PREVIOUS lives of our noble and excellently behaved judges (2). I have already told you about the ghastliness of enduring Oxford tutorials under the withering South African sway of the-eventually-to- be Lord Justice Hoffmann. Now word reaches me of Hoffmann's summing-up in the case of another wretch wrestling with the glories of jurisprudence: 'He has taken to the law like a cat to water.'

DAVID FROST in Carlyle Square, Jeffrey Archer at Grantchester, John Prescott on the Tattershall Castle: cherished invitations all. But the Captain spreads his net a little wider. I have been invited to the opening of the country's newest motorway service station, 10.30 tomorrow morning, carriages compulsory, Cherwell Valley, Junction 10, M40, near Banbury, Burger King, banking facilities, toilets, showers and baby changing-rooms, 7,800 trees, 50,000 shrubs.
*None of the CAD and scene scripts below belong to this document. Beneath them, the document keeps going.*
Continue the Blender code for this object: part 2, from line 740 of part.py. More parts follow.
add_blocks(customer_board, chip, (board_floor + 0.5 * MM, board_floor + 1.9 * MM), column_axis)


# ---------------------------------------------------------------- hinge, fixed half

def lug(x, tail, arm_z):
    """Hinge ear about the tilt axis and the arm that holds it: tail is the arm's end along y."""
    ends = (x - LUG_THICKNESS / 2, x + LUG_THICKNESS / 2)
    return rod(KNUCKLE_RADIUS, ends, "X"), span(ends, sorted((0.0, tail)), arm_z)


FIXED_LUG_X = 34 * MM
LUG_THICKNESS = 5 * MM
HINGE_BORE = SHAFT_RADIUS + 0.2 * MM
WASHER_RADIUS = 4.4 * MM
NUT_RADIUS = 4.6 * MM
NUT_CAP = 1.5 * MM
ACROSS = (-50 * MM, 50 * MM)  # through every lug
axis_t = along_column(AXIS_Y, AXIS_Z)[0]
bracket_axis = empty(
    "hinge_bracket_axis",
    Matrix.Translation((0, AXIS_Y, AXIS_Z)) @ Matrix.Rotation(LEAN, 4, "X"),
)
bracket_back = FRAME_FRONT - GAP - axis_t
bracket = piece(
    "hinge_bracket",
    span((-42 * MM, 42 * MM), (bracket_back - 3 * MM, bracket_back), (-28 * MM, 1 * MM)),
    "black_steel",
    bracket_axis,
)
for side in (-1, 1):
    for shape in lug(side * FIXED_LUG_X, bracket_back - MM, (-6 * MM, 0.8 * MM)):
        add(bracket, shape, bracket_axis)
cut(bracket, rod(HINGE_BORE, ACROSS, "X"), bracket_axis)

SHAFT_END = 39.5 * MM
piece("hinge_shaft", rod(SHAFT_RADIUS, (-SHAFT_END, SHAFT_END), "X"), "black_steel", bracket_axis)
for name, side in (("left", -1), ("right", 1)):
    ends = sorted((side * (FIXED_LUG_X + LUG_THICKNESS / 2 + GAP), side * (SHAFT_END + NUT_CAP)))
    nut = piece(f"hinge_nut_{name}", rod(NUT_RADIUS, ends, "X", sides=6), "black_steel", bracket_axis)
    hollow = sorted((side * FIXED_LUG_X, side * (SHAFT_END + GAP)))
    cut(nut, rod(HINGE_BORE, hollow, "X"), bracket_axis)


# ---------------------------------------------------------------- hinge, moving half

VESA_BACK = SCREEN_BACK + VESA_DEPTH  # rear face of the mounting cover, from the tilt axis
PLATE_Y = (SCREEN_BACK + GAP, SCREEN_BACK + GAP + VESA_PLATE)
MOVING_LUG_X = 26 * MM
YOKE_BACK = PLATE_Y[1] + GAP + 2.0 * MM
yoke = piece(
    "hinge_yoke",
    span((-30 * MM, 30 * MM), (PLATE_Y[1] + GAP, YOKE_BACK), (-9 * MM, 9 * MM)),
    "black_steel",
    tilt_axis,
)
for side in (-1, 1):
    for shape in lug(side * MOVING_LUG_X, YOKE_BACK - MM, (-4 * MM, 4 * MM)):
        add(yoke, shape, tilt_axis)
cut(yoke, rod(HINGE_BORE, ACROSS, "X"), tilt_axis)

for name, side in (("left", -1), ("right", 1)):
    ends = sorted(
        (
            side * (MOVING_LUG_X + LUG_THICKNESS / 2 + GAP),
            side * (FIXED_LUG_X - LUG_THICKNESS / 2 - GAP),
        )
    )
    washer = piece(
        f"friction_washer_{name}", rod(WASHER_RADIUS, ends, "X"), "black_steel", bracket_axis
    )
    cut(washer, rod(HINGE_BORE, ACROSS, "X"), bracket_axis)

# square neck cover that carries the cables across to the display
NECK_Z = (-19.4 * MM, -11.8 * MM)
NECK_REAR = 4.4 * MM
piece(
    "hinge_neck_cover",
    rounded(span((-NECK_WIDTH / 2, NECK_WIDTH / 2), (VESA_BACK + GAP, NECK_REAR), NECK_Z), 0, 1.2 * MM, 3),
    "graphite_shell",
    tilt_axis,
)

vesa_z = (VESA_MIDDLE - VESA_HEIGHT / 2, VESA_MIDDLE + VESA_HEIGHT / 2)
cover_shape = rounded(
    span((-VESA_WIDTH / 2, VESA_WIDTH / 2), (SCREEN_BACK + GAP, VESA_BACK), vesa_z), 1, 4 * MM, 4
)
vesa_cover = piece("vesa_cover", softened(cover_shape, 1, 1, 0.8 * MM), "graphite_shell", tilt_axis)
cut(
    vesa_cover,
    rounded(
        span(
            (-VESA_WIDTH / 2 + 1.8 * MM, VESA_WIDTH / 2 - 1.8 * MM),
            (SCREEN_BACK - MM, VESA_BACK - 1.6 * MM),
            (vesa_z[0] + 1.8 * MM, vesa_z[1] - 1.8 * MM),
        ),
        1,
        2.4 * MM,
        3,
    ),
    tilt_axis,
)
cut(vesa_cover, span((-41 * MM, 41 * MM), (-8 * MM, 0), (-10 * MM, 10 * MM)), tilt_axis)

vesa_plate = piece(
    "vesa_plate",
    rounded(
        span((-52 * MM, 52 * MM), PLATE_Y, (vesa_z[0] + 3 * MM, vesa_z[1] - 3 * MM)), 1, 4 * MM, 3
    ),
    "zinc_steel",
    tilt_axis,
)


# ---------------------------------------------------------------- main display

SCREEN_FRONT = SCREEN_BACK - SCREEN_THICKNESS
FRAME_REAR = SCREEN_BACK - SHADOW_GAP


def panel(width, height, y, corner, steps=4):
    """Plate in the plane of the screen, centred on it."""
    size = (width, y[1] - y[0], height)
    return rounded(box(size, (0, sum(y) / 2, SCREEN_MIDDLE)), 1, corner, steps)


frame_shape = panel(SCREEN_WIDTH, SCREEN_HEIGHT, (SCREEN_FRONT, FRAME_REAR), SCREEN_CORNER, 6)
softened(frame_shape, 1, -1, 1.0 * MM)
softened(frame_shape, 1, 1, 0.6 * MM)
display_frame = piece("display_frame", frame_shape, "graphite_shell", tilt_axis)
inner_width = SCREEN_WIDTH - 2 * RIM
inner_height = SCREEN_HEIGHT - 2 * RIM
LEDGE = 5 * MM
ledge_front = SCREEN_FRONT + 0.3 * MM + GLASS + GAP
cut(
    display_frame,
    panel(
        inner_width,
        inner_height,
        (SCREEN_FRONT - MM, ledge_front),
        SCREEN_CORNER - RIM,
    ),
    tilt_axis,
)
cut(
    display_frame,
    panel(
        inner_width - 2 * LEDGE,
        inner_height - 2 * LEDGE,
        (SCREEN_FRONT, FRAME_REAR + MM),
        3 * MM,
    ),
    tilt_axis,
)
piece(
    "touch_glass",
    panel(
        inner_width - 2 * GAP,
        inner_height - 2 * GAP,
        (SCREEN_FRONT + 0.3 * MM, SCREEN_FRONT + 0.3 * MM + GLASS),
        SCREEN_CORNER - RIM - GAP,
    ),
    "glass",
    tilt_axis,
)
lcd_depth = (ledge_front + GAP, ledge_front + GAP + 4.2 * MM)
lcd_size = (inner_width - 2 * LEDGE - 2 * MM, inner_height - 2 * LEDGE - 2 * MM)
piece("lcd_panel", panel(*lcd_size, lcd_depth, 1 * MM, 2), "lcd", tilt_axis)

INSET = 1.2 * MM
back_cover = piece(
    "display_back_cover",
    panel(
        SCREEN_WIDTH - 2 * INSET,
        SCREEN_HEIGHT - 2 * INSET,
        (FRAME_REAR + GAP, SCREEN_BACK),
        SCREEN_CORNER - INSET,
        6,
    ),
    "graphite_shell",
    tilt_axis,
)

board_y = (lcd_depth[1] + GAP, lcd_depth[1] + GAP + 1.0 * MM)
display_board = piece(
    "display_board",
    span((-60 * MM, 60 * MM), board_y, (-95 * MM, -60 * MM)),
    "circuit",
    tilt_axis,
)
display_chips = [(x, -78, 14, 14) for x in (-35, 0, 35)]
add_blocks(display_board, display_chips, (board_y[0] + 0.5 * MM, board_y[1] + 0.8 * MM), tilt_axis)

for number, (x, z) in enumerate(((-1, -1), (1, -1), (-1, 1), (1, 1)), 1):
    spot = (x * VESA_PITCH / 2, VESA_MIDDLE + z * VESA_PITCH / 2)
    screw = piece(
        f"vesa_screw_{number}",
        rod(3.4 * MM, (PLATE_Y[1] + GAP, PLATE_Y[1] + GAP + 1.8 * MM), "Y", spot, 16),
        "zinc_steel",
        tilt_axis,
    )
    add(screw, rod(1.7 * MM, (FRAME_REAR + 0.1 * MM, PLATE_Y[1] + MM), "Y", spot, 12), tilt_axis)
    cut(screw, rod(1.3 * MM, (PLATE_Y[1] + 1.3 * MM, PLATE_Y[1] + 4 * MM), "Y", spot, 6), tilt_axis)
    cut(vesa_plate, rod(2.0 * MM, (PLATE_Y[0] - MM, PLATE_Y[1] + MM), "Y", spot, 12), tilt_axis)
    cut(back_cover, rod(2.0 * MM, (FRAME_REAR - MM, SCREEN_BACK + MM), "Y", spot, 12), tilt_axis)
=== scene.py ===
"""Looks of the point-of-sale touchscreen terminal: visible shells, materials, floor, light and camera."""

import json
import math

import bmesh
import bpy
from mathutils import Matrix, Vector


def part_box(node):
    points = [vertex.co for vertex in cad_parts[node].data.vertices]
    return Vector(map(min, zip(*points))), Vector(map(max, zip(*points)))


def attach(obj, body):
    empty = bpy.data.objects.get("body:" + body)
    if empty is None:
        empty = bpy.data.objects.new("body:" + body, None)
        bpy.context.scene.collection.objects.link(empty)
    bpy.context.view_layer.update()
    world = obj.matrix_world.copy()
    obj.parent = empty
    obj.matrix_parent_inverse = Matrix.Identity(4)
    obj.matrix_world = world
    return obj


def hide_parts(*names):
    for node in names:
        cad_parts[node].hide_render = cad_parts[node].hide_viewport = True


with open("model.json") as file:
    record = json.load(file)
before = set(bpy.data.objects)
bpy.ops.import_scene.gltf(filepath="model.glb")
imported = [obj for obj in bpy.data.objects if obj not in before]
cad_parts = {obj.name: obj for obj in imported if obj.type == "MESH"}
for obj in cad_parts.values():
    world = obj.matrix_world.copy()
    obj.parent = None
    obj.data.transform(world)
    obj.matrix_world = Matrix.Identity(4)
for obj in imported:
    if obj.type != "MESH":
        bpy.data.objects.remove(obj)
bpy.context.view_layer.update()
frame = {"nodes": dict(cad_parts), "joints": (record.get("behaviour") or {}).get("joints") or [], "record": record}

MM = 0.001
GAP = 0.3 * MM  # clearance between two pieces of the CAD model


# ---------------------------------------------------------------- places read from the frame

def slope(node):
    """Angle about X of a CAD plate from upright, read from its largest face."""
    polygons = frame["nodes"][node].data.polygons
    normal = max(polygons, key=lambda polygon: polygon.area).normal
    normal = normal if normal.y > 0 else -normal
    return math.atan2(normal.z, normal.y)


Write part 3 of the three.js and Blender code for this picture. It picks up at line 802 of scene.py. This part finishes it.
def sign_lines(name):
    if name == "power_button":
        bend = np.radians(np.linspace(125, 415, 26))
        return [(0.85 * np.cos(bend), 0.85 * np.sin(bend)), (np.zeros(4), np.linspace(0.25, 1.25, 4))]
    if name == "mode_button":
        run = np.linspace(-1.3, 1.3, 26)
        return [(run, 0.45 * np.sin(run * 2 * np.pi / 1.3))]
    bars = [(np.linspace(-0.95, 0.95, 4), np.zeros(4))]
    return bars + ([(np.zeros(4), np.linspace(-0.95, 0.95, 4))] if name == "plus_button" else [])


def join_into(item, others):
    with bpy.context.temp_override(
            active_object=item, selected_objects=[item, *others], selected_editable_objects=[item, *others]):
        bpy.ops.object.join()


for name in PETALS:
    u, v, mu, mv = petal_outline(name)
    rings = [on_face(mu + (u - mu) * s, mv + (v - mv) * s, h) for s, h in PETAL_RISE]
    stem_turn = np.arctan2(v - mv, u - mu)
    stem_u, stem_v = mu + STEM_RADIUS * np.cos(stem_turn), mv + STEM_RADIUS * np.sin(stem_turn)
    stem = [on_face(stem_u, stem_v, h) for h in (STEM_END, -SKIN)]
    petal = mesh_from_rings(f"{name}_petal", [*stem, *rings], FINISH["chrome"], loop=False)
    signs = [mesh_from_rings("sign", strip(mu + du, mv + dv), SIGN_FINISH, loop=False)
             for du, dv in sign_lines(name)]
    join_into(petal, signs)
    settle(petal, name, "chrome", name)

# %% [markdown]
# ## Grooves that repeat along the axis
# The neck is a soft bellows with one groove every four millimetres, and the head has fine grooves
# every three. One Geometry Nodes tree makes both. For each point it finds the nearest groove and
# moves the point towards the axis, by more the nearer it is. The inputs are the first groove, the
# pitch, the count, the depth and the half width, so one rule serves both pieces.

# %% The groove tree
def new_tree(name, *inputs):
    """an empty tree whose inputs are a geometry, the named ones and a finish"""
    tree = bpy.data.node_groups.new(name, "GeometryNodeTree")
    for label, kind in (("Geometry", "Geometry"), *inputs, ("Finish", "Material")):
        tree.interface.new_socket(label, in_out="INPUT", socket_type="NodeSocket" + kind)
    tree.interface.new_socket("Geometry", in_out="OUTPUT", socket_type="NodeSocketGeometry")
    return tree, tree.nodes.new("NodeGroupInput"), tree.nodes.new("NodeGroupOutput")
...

Performing the official opening ceremony - and I'm dying to see what form that takes - will be the President of the Board of Trade, the Rt Hon Michael Heseltine.

Did you know, by the way, that five ministers had appointments with John Major on that fateful Tuesday evening last week: Messrs Patten, Brooke, MacGregor, my Lord Wakeham . . . and the President. The Captain understands that this was to discuss the effect of the changes on the DTI; my political correspondent, Ms Una Tributable, says it was also an example of the Prime Minister's impish sense of humour, otherwise known as 'putting the wind up Hezza'.

NEWSPAPER baron update: the Captain's Australian cousins, masters of giving the pith, ring me to say that Rupert Murdoch and Conrad Black, vying there as here in matters of megalomedia, are known as The Two Uglies.